## begin Provided data

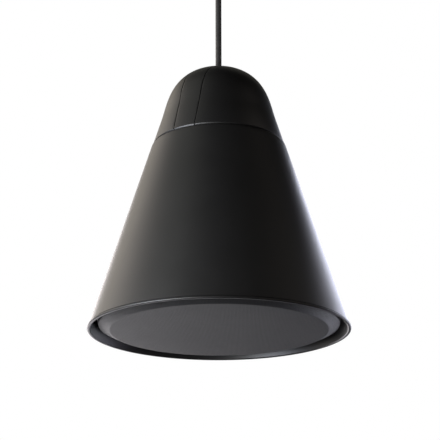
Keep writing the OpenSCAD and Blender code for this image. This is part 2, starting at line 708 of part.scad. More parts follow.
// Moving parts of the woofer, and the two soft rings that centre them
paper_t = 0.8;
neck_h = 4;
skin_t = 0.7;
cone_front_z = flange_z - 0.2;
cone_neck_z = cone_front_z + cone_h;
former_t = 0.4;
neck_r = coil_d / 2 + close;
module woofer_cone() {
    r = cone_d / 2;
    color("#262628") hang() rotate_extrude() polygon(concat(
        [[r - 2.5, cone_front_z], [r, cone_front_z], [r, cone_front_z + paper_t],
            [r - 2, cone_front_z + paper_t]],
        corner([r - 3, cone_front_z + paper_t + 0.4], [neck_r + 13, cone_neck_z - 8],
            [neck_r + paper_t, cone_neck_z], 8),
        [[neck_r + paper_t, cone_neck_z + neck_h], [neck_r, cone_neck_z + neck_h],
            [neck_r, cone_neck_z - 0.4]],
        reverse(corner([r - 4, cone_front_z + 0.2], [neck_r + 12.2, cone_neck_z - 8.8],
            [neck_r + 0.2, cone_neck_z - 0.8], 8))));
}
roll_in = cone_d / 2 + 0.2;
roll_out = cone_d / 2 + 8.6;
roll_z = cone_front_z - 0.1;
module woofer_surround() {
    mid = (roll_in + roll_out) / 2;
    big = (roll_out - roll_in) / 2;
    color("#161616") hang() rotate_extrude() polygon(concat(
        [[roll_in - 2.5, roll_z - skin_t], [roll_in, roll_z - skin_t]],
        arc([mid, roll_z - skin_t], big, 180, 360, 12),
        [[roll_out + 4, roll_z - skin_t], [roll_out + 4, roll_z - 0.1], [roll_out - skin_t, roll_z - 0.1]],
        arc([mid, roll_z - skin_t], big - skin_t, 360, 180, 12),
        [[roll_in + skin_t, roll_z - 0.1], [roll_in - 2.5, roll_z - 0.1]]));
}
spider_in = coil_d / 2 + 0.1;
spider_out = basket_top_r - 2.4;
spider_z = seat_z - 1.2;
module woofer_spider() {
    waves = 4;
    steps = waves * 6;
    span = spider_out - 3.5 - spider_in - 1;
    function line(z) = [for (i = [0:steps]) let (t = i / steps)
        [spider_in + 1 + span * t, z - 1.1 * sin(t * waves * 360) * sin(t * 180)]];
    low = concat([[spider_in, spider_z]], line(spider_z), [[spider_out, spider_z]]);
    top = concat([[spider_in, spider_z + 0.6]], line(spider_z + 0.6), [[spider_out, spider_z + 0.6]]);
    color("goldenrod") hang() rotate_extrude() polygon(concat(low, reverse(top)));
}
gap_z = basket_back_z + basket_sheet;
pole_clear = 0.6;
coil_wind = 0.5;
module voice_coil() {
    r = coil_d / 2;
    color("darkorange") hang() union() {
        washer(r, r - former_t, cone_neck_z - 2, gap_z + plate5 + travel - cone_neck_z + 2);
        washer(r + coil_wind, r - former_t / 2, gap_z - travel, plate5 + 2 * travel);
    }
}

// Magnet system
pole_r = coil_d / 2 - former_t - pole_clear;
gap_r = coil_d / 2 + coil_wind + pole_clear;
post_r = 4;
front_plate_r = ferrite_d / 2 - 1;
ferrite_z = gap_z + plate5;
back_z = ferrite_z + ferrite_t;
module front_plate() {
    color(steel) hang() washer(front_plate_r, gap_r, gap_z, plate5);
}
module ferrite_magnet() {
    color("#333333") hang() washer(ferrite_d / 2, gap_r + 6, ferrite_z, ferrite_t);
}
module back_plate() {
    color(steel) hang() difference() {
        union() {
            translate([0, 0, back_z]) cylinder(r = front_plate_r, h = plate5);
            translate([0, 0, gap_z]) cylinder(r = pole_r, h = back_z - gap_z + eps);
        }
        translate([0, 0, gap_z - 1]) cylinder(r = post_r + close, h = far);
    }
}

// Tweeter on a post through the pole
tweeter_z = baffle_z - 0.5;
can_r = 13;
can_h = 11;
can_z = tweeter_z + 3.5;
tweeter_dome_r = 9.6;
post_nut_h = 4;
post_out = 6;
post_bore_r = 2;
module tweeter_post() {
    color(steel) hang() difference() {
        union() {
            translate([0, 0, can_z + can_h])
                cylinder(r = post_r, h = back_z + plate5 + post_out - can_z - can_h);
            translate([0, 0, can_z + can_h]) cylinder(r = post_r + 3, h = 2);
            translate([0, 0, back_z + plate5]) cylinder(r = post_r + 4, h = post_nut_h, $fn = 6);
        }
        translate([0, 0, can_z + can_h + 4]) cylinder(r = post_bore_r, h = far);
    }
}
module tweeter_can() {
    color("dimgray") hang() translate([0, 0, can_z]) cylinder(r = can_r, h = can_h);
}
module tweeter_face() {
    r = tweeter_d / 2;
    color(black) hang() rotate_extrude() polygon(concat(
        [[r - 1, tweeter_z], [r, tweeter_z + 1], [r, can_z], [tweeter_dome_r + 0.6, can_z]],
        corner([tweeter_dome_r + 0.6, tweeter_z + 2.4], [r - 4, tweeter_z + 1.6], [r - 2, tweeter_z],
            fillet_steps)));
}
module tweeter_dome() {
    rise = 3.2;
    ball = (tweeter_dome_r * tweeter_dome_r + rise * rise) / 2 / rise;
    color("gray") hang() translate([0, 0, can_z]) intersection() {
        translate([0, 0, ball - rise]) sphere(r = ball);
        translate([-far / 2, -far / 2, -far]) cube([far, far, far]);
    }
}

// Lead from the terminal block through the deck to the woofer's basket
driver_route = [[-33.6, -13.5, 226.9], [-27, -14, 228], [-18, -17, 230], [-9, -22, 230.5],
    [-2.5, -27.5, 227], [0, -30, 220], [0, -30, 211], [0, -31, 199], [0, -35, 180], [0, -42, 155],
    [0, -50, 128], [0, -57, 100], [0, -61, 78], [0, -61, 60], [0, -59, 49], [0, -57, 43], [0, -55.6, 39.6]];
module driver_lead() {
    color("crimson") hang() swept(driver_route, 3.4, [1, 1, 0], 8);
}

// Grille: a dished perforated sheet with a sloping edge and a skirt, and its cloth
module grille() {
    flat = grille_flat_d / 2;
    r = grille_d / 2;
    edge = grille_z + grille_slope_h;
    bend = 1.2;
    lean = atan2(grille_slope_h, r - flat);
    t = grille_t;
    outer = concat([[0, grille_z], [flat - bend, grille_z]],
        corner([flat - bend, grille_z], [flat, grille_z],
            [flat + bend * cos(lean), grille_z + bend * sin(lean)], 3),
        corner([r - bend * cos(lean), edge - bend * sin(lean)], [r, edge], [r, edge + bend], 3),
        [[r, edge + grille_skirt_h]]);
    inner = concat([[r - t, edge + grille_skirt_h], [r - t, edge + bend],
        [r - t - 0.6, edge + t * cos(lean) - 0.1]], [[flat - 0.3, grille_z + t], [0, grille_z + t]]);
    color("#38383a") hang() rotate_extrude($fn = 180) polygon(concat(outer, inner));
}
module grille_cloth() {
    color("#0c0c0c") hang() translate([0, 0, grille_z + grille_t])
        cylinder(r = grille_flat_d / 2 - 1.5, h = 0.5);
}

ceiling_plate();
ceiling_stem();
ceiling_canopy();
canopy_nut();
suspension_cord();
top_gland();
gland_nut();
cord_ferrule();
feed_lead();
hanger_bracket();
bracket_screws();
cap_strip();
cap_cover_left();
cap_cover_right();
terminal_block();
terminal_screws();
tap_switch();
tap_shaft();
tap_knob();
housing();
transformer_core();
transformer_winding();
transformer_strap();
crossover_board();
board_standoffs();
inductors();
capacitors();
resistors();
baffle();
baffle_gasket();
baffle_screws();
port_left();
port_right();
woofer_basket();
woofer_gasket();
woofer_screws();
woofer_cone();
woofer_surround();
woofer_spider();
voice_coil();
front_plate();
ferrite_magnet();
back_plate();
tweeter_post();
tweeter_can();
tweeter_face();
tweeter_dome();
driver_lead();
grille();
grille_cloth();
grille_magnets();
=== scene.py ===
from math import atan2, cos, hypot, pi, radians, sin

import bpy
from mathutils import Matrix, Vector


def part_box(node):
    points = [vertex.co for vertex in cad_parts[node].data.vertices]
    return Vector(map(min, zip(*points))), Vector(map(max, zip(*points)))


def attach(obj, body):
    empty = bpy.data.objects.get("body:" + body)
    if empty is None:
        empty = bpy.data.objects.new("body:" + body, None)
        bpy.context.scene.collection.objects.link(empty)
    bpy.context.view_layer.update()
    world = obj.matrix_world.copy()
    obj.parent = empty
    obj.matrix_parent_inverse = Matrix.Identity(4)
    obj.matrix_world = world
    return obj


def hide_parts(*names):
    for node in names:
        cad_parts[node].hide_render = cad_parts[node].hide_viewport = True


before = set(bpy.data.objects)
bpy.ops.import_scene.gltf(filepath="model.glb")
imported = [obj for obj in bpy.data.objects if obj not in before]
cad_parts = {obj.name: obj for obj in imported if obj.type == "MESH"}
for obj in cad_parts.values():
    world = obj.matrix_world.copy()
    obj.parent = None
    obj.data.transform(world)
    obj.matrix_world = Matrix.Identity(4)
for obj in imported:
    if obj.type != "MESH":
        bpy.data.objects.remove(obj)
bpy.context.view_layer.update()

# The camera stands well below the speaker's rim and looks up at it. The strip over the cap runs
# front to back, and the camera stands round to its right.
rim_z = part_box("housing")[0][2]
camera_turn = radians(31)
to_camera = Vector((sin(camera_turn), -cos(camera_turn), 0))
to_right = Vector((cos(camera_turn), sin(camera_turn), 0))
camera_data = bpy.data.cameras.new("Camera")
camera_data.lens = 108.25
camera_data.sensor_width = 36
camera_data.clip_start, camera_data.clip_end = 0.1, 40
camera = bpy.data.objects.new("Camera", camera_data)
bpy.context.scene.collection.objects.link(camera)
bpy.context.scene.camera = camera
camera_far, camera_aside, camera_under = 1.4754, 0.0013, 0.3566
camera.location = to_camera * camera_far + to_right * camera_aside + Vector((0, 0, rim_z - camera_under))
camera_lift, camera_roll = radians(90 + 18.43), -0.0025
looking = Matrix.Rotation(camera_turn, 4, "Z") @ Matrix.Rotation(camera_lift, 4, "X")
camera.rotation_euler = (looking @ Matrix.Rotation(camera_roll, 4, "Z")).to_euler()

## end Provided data
## begin Provided data

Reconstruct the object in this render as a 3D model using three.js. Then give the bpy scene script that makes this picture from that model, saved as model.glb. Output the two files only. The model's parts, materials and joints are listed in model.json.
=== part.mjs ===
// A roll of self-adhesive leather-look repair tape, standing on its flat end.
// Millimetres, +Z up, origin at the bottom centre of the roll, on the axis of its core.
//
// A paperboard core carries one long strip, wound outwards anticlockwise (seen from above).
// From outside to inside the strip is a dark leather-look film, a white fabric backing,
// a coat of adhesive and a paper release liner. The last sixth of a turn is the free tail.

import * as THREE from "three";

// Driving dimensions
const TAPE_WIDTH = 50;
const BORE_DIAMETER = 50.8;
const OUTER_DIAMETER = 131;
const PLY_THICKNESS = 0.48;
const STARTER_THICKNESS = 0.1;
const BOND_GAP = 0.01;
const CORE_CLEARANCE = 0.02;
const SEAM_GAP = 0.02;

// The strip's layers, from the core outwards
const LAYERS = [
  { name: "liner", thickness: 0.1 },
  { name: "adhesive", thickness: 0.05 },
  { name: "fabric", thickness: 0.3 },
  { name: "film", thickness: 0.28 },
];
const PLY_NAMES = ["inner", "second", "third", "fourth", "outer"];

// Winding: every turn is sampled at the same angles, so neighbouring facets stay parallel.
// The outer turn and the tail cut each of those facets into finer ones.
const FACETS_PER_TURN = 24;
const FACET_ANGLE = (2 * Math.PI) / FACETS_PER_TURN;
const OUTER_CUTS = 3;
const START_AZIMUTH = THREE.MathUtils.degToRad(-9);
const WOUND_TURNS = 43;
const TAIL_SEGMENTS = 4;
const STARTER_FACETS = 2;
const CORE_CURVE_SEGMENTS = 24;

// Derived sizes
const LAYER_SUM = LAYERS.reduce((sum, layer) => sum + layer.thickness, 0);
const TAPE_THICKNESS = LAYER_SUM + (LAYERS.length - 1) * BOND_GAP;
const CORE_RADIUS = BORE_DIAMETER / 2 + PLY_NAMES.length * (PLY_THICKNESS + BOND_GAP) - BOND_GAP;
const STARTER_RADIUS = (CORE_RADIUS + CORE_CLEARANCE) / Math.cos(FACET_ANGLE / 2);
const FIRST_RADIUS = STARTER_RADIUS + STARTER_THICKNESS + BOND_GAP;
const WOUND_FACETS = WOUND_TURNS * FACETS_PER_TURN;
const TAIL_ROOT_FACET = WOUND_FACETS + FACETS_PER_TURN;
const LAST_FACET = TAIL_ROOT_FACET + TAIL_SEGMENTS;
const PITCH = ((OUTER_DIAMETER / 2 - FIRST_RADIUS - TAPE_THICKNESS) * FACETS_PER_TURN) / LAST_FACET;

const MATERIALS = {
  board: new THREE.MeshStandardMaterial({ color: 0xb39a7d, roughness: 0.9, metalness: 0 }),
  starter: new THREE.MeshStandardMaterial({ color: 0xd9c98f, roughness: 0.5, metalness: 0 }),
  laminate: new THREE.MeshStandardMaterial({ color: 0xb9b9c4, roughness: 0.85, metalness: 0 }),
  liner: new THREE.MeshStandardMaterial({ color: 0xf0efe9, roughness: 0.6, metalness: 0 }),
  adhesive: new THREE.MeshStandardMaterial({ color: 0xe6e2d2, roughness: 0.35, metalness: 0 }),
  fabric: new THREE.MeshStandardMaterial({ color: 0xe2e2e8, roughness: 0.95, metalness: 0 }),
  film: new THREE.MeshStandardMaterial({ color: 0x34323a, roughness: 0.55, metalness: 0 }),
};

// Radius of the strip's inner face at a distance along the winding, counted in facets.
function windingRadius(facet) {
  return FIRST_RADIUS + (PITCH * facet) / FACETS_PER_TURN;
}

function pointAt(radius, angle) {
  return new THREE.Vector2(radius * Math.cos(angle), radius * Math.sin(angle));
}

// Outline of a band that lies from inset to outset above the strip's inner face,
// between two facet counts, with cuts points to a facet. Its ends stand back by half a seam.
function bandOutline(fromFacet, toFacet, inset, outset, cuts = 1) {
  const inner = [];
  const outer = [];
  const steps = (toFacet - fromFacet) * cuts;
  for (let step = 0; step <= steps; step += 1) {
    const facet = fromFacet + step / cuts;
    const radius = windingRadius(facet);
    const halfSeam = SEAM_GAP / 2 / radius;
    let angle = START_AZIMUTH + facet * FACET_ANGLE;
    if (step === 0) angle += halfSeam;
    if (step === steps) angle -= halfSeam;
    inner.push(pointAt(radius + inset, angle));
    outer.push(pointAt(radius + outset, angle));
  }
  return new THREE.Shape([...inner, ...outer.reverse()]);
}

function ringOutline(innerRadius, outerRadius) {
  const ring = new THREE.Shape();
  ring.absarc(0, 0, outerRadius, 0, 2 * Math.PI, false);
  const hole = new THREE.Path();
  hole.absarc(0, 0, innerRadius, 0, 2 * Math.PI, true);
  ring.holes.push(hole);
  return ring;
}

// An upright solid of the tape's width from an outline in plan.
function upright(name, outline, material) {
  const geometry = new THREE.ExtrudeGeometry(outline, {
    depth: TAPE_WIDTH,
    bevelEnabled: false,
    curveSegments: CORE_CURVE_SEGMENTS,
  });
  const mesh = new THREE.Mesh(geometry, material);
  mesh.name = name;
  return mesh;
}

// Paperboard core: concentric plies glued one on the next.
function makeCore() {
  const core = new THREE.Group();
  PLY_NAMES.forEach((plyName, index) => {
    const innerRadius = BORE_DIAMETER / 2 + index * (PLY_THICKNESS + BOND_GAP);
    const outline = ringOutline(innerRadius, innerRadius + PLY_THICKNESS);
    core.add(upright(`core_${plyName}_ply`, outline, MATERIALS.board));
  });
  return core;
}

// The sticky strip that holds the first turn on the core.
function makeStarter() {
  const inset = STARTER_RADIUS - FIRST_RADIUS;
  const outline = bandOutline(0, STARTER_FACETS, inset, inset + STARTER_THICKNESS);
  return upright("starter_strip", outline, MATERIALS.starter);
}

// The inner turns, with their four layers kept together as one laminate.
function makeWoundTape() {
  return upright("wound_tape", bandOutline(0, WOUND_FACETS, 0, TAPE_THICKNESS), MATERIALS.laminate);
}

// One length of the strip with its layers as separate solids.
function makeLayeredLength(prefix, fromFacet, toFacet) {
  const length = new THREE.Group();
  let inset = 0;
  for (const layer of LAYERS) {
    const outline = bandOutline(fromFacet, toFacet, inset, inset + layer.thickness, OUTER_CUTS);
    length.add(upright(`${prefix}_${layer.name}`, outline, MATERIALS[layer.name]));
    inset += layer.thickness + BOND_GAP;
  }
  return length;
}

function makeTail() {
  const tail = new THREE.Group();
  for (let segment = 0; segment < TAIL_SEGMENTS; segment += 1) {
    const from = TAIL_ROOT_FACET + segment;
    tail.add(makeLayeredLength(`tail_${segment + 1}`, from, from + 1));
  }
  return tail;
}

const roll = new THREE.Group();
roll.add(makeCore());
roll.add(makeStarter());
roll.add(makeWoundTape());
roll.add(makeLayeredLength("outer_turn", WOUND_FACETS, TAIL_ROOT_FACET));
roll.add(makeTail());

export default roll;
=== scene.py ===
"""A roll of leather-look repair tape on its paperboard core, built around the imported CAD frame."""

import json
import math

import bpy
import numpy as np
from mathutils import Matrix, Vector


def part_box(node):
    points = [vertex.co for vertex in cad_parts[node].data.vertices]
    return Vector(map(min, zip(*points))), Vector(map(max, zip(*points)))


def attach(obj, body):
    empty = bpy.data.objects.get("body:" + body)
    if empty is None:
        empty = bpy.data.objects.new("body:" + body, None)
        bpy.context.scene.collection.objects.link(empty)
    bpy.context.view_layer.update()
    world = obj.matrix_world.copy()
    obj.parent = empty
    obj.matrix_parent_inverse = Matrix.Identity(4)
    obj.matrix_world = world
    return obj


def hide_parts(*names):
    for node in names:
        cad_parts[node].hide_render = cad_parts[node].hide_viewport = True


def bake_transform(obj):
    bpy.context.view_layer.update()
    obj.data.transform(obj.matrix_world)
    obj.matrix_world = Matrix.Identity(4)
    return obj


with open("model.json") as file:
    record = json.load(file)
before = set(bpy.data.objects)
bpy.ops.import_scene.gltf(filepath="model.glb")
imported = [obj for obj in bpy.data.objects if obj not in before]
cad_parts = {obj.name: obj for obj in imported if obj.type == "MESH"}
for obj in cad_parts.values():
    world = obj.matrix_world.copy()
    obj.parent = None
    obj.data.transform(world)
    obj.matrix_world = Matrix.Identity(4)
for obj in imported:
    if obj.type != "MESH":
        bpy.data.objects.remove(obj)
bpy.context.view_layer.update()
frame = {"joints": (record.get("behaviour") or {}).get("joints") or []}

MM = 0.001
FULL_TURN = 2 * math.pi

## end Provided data

### Challenge:
Only a number is wanted: how many lines of the material above hold "json"?

### Solution to this task:
4